Luckily, a helpful soul pointed out that /proc/$pid/maps exists and tells us where .so's are mapped into a process address space, and there's absolutely nothing Wine can do about that. Even better, gdb allows the user to manually tell it about shared libraries that have been loaded. Even even better, gdb can be scripted with Python. So, I wrote a gdb script that walks the backtrace and figures out which shared libraries to tell gdb about to make sense of the backtraces. (Update: Friedrich Vock helpfully pointed out that attaching with gdb -p $pid /path/to/the/correct/bin/wine64 also allows gdb to find shared libraries.)

At this point, another helpful soul pointed out that Fossilize exists and can play back pipeline creation in a saner environment than a Windows game running on VKD3D in Wine in a pressure vessel. That would surely have reduced my debugging woes somewhat. Oh well, at least I learned something.

From there, fixing all the bugs was almost a walk in the park. The assertion I had run into in PAL was easy to fix, and finally I could get back to the original problem: that GPU hang. That turned out to be a fairly mundane problem in LLPC's raytracing implementation, for which I have a fix.
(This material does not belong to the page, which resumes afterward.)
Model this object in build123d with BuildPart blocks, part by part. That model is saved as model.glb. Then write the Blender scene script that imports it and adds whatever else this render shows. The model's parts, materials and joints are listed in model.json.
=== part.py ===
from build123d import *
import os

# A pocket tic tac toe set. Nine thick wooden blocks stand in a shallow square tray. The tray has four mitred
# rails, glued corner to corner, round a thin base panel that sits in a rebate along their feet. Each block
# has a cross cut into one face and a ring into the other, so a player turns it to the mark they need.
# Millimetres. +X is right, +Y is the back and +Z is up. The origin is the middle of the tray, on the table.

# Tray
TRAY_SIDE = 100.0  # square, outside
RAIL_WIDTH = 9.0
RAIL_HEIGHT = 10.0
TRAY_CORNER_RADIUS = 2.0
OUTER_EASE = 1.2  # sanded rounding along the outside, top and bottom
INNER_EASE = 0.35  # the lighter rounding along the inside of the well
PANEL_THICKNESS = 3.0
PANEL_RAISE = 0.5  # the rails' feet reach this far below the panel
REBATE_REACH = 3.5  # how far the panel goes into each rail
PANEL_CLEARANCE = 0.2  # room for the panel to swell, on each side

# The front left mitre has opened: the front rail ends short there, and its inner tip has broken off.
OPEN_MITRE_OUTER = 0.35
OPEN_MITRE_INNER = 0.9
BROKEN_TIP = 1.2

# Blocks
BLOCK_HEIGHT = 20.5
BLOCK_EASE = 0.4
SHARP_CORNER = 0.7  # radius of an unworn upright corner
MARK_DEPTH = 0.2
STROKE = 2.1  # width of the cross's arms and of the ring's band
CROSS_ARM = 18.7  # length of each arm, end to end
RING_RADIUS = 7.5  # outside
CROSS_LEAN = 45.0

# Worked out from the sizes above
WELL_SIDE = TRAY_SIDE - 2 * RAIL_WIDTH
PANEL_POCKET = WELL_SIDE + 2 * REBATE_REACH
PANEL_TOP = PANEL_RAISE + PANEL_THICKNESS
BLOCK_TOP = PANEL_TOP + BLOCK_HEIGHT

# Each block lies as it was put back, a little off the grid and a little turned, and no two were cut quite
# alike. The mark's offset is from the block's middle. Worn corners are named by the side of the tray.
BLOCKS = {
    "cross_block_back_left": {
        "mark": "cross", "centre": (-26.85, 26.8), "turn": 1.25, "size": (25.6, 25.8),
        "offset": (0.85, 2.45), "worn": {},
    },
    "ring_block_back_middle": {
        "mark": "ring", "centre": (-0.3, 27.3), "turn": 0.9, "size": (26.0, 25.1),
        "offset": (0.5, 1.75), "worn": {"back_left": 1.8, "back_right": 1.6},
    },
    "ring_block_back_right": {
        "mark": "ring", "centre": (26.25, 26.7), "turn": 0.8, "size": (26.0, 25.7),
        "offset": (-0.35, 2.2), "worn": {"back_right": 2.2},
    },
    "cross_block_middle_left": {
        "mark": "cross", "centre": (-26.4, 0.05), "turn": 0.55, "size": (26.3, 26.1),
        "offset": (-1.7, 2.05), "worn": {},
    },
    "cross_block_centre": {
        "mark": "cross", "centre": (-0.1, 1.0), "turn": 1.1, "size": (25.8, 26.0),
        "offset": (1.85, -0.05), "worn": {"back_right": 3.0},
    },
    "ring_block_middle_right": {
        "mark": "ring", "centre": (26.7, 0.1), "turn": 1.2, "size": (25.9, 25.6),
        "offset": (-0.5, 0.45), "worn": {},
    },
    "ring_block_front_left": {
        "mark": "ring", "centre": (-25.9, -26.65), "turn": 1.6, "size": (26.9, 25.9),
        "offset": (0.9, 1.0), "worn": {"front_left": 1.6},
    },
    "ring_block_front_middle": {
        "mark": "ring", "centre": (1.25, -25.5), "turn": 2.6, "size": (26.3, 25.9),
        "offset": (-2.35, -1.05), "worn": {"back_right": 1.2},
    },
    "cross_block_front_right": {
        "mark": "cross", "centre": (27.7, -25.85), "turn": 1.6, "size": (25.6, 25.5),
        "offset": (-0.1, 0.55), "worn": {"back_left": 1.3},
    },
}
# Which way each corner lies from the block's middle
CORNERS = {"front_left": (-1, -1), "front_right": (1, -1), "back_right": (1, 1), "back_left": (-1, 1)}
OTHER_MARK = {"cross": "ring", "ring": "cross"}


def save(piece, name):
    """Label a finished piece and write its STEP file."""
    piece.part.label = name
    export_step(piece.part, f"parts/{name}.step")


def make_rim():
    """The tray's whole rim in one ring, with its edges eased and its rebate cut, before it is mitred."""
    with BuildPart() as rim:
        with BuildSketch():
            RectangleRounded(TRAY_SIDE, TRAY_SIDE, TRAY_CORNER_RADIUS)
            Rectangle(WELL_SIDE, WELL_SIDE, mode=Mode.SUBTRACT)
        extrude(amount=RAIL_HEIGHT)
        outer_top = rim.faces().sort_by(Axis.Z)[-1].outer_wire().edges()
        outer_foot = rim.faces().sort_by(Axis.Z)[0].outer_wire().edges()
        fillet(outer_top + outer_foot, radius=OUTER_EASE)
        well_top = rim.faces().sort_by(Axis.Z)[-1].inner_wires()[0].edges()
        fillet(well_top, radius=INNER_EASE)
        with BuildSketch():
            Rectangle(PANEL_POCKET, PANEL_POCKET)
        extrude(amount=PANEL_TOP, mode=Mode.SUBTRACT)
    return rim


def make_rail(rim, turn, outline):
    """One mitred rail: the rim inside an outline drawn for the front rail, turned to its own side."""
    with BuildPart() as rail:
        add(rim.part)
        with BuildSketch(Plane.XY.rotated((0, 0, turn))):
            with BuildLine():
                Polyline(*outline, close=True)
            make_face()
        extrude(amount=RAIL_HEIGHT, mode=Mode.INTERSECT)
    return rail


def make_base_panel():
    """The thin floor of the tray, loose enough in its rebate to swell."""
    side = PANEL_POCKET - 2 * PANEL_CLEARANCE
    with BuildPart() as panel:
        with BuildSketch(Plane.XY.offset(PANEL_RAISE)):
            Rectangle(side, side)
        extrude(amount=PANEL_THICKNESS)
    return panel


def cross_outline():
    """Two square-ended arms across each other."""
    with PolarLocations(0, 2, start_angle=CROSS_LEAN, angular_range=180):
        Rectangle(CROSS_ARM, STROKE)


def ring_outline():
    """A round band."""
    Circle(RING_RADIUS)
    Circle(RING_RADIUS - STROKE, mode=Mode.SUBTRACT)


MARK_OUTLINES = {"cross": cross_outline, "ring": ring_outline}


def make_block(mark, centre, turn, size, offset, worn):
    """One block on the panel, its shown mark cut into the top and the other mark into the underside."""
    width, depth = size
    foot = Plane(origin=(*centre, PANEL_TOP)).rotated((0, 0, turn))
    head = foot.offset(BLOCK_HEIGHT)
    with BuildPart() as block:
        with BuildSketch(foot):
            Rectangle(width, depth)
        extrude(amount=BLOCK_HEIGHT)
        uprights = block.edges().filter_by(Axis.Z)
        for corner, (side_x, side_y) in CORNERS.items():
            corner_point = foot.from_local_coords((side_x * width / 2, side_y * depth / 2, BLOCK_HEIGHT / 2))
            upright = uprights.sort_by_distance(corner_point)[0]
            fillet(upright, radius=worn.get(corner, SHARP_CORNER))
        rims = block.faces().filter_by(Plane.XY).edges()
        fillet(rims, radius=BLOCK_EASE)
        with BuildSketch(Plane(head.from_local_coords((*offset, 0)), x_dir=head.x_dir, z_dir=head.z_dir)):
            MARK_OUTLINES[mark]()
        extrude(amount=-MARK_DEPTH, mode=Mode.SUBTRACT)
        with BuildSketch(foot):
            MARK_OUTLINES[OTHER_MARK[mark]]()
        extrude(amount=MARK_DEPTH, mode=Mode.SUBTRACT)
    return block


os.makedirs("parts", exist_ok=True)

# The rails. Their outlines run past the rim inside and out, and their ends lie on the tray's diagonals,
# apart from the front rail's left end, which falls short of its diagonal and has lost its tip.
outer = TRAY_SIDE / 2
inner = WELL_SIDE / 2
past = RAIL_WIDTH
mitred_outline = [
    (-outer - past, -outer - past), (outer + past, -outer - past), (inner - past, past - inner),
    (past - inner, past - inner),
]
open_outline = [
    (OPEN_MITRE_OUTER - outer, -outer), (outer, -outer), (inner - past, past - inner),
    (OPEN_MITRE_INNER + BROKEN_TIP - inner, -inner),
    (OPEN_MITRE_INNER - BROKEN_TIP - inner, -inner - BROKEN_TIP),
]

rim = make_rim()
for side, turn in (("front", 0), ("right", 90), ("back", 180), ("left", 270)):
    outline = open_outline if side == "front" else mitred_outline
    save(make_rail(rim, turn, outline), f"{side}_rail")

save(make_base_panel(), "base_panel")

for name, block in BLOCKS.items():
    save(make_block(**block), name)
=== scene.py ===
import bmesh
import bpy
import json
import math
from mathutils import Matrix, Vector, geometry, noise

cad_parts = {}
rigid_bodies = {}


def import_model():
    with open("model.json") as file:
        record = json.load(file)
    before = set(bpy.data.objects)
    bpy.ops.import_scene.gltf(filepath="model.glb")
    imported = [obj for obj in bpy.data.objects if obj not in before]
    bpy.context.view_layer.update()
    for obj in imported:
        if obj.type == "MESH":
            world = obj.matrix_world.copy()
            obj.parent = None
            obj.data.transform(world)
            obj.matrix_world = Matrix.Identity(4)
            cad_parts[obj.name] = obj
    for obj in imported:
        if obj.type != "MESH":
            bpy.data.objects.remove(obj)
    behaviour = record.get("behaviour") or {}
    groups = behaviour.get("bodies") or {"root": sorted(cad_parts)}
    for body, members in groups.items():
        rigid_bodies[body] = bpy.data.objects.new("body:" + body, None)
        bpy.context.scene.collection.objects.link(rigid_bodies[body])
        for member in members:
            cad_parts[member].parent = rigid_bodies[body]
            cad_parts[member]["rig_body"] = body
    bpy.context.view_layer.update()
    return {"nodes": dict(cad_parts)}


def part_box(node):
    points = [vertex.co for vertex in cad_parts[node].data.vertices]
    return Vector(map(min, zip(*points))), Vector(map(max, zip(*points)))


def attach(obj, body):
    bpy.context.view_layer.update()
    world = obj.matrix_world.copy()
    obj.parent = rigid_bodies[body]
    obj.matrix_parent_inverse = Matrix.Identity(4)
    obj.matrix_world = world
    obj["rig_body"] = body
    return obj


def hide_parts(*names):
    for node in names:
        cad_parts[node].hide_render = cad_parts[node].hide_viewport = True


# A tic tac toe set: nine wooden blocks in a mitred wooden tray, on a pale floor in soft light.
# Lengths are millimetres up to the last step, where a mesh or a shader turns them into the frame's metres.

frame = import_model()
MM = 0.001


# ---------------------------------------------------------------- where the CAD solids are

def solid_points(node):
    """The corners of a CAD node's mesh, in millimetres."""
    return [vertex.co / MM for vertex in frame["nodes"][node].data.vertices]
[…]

It's still going to take a while to trickle out, in part because this whole debugging odyssey has a corresponding complex chain of patches that just take a while to ferment, and in part because pre-Christmas is very far from a quiet time and things have just been generally crazy. Still: very soon you, too, will be able to play Cyberpunk 2077 with raytracing using the AMDVLK driver.